After the legislative hearing, RSA proposed stricter regulations for the Individual Apartment Improvements, rather than eliminating it outright, in order to prevent abuse by bad landlords. But Ricci said the RSA would not go public with other aspects of its plan until “probably a week before” the laws sunset, saying that they did not want to show their hand.

Real estate groups argue that programs that freeze the rent for qualifying tenants should be expanded, like the Senior Citizen Rent Increase Exemption and the Disability Rent Increase Exemption. They have also made an unlikely alliance with tenant advocates in pushing for a new program called the Tenants Rent Increase Exemption, which could freeze the rent for low-income, rent-stabilized tenants who pay more than 50% of their income toward rent.
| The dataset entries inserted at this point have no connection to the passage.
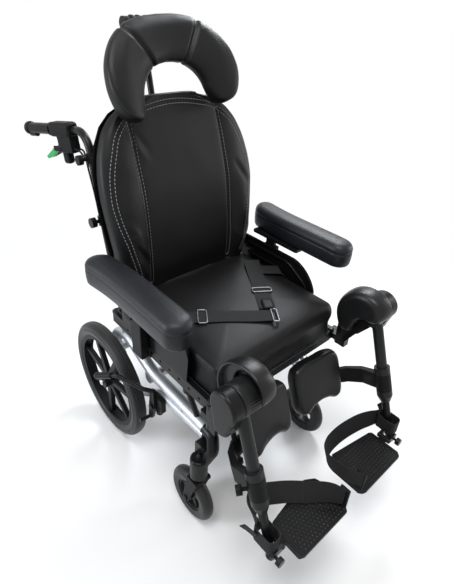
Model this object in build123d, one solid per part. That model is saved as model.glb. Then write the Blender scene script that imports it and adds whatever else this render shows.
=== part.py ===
from build123d import *
from math import atan2, cos, degrees, radians, sin, tan
import os

# Tilt in space wheelchair: one STEP file for each sub-part, in millimetres. +Z is up, the chair faces -Y
# and +X is the user's left. Places are worked out from a working origin on the floor and moved along Y at
# the end, so that the finished chair stands centred on its own bounding box. Pieces in pairs are modelled
# for the left and mirrored.

os.makedirs("parts", exist_ok=True)

# Clearances
running_gap = 0.05  # radial, a shaft in its bore
seat_gap = 0.3  # between pieces that touch or nearly touch
swing_gap = 1.0  # beside a piece that turns

# Rear wheels
rear_wheel_radius = 203.0
rear_wheel_x = 257.0
rear_wheel_y = 151.0
rear_tyre_width = 44.0
rear_tyre_depth = 40.0
rear_rim_width = 34.0
rear_rim_wall = 9.0
rear_hub_radius = 23.0
rear_hub_width = 54.0
rear_spoke_count = 7
rear_spoke_width = 19.0
rear_spoke_depth = 15.0
rear_spoke_phase = 15.0
axle_radius = 6.0
axle_cap_radius = 10.0
axle_cap_length = 7.0

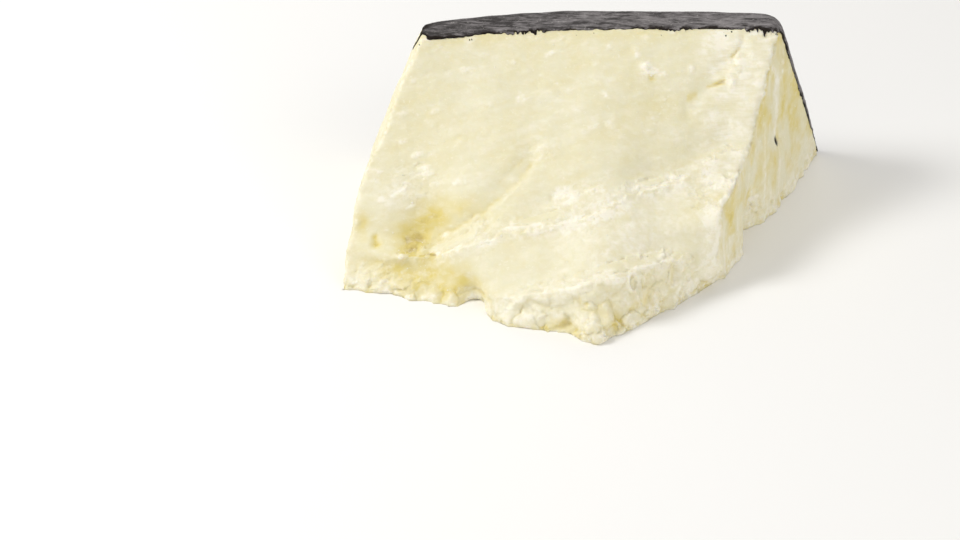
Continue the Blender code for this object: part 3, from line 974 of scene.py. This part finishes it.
def drop_small_islands(sheet, least):
    """Remove separate patches of fewer than a few faces, and loose vertices."""
    seen = set()
    small = []
    for face in sheet.faces:
        if face in seen:
            continue
        island, waiting = [], [face]
        seen.add(face)
        while waiting:
            current = waiting.pop()
            island.append(current)
            for edge in current.edges:
                for other in edge.link_faces:
                    if other not in seen:
                        seen.add(other)
                        waiting.append(other)
        if len(island) < least:
            small += island
    bmesh.ops.delete(sheet, geom=small, context="FACES")
    loose = [vertex for vertex in sheet.verts if not vertex.link_faces]
    bmesh.ops.delete(sheet, geom=loose, context="VERTS")


def rim_tree(sheet):
    """A search tree of the points on a sheet's open edges."""
    open_sheet = bmesh.new()
    open_sheet.from_mesh(sheet)
    places = [vertex.co.copy() for vertex in open_sheet.verts if vertex.is_boundary]
    open_sheet.free()
    tree = KDTree(len(places))
    for index, place in enumerate(places):
        tree.insert(place, index)
    tree.balance()
    return tree


def build_rind(paste, sizes):
    """The dark coat: the skin of the paste, cut out, roughened and given its thickness."""
    points = read_points(paste) - MARK
    below = read_attribute(paste, "skin_depth") - rind_reach(points, sizes)
    on_base = read_normals(paste)[:, 2] < -FACING
    sheet = cut_at_zero(paste, np.where(on_base, np.maximum(below, LEAST_COVER), below))
    rim = rim_tree(sheet)
    points = read_points(sheet) - MARK
    pits, _ = grains(points, "rind pits")
    waves = lumpy(points, "rind streaks") + lumpy(points, "rind waves")
    relief = waves - RIND_PIT_DEPTH * ramp(pits, 0.85, 1.0)
    relief = np.maximum(relief, LEAST_COVER - sizes.rind_lift)
    write_points(sheet, points + MARK + relief[:, None] * read_normals(sheet))
    lift = 2 * sizes.rind_lift / RIND_THICKNESS - 1
    mesh = modified(sheet, "SOLIDIFY", thickness=RIND_THICKNESS, offset=lift)
    points = read_points(mesh)
    points[:, 2] = np.maximum(points[:, 2], LOW.z)
    write_points(mesh, points)
    write_attribute(mesh, "rim", np.array([rim.find(point)[2] for point in points.tolist()]))
    mesh.name = "chunk_rind"
    mesh.shade_smooth()
    return mesh


# ---------------------------------------------------------------- node helpers


def fill_inputs(tree, made, inputs):
    """Give a node its inputs, by name or number, as values or as other nodes' sockets."""
    for name, value in inputs.items():
        if isinstance(value, bpy.types.NodeSocket):
            tree.links.new(value, made.inputs[name])
        else:
            made.inputs[name].default_value = value


def add_node(tree, kind, inputs=None, **settings):
    """Add a node with its settings and inputs."""
    made = tree.nodes.new(kind)
    for name, value in settings.items():
        setattr(made, name, value)
    fill_inputs(tree, made, inputs or {})
    return made


def calculate(tree, operation, first, second, clamp=False):
    """The output of a Math node."""
    kind = "ShaderNodeMath"
    made = add_node(tree, kind, {0: first, 1: second}, operation=operation, use_clamp=clamp)
    return made.outputs[0]


def add(tree, first, second, clamp=False):
    """The sum of two values."""
    return calculate(tree, "ADD", first, second, clamp)


def multiply(tree, first, second, clamp=False):
    """The product of two values."""
    return calculate(tree, "MULTIPLY", first, second, clamp)


def calculate_vector(tree, operation, first, second):
    """The output of a Vector Math node."""
    made = add_node(tree, "ShaderNodeVectorMath", {0: first, 1: second}, operation=operation)
    return made.outputs[0]


def blend_colours(tree, share, first, second):
    """A colour between two, each given as a socket or as a colour property."""
    ends = [end if isinstance(end, bpy.types.NodeSocket) else (*end, 1) for end in (first, second)]
    made = add_node(tree, "ShaderNodeMix", {0: share, 6: ends[0], 7: ends[1]}, data_type="RGBA")
    return made.outputs[2]


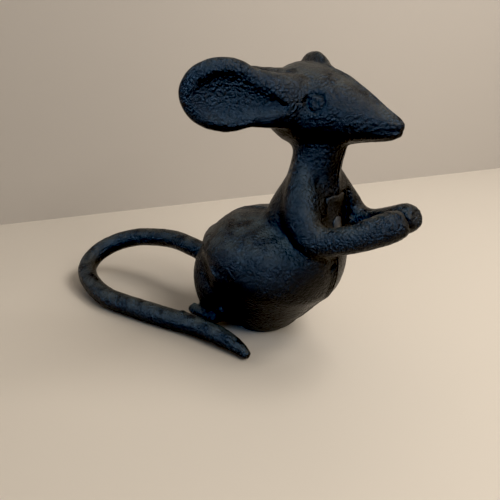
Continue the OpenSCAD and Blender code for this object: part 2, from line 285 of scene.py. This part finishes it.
def softness(p):
    # how much the joins are eased: fully on the body and neck, little on the ears, face and paws
    x, y, z = p
    def ramp(v, low, high):
        return min(max((v - low) / (high - low), 0), 1)
    head = ramp(z, 112, 122) * (1 - 0.5 * ramp(x, 8, 16) * (1 - ramp(x, 26, 34)))
    paw = ramp(x, 56, 70)
    return 1 - 0.74 * max(head, paw)


def makeFigure():
    bm = bmesh.new()
    ellipsoid(bm, body["earCentre"], body["earSize"], body["earTurn"])
    ear = newPiece("ear", bm)
    bm = bmesh.new()
    earPlace = (Matrix.Translation(Vector(body["earCentre"]))
                @ Matrix.Rotation(math.radians(body["earTurn"]), 4, "Z"))
    ellipsoid(bm, earPlace @ Vector(body["dishAt"]), body["earDish"], body["earTurn"])
    dish = newPiece("dish", bm)
    bm = bmesh.new()
    bm.from_mesh(ear.data)
    loftRings(bm, body["earRoot"], 8, 40, across=(0, 0, 1))
    loftRings(bm, body["earFront"], 8, 40, across=(0, 0, 1))
    bm.to_mesh(ear.data)
    bm.free()
    fuse(ear, body["earVoxel"], 0)
    cutWith(ear, dish)
    bm = bmesh.new()
    loftRings(bm, body["earChannel"], 8, 40, across=(0, 0, 1))
    cutWith(ear, newPiece("channel", bm))
    bm = bmesh.new()
    bm.from_mesh(ear.data)
    bpy.data.objects.remove(ear)
    loftRings(bm, body["arm"], 8, 40)
    loftRings(bm, body["foot"], 6, 32)
    ellipsoid(bm, body["haunchAt"], body["haunch"])
    ellipsoid(bm, body["breastAt"], body["breast"])
    mirrored(bm)
    loftRings(bm, body["belly"], 8, 128)
    loftRings(bm, body["chest"], 8, 96)
    loftRings(bm, body["skull"], 8, 96)
    figure = newPiece("figure", bm)
    fuse(figure, body["skinVoxel"], body["reach"], softness)
    bm = bmesh.new()
    bm.from_mesh(figure.data)
    bmesh.ops.bisect_plane(bm, geom=bm.verts[:] + bm.edges[:] + bm.faces[:], plane_co=(0, 0, 0),
                           plane_no=(0, 0, -1), clear_outer=True, dist=1e-7)
    bmesh.ops.contextual_create(bm, geom=[e for e in bm.edges if e.is_boundary])
    bmesh.ops.triangulate(bm, faces=[f for f in bm.faces if len(f.verts) > 4])
    bm.to_mesh(figure.data)
    bm.free()
    return figure


figure = makeFigure()
print("stage: figure fused,", len(figure.data.polygons), "faces")


def turnedOver(mark):
    # a mark of the right side, moved to the left side
    twin = dict(mark)
    if "ring" in mark:
        x, y, z, radius = mark["ring"]
        twin["ring"] = (x, -y, z, radius)
    else:
        twin["line"] = [(x, -y, z) for x, y, z in mark["line"]]
    return twin


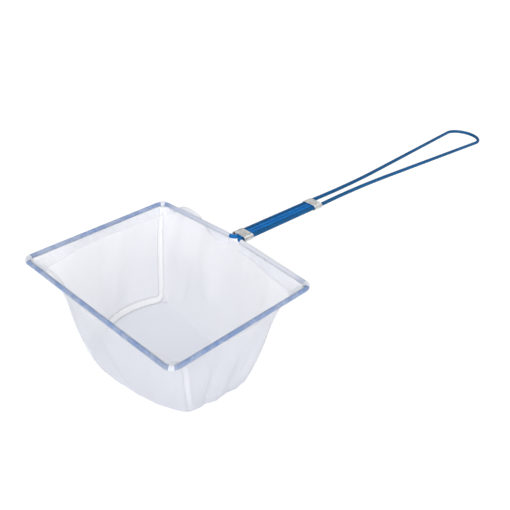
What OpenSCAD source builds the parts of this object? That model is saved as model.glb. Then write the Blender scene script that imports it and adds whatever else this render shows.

Industry groups further argue that the proposed changes to the rent-stabilization laws do little to address the affordability crisis. It’s a conclusion shared by the Citizens Budget Commission, which pointed out stabilization does not necessarily make an apartment affordable, and that some tenant-friendly proposals may hurt renters in the long run. Tenant advocates contend that without measures to regulate real estate, rents would continue to increase unchecked to line the pockets of landlords and developers while pushing low-income renters from their homes and widening the economic divide present in the city and the state at large.

Housing and urban planning experts say that tenant advocates and real estate should work as partners in the effort to address the city and state’s affordability crisis. Matthew Murphy, the executive director of the NYU Furman Center, said both real estate and tenant groups have legitimate concerns regarding rent regulation laws, but that a balance must be struck between the two. “(Real estate groups) have to find a path that can show how important their work is, and how, when you have radical changes in something like a rent regulation system, it will have consequences,” Murphy said. “And to be able to explain that in a clearer way would have big benefits.”

Editor's note: This post has been updated with comments from Kathryn Wylde of the Partnership for New York City.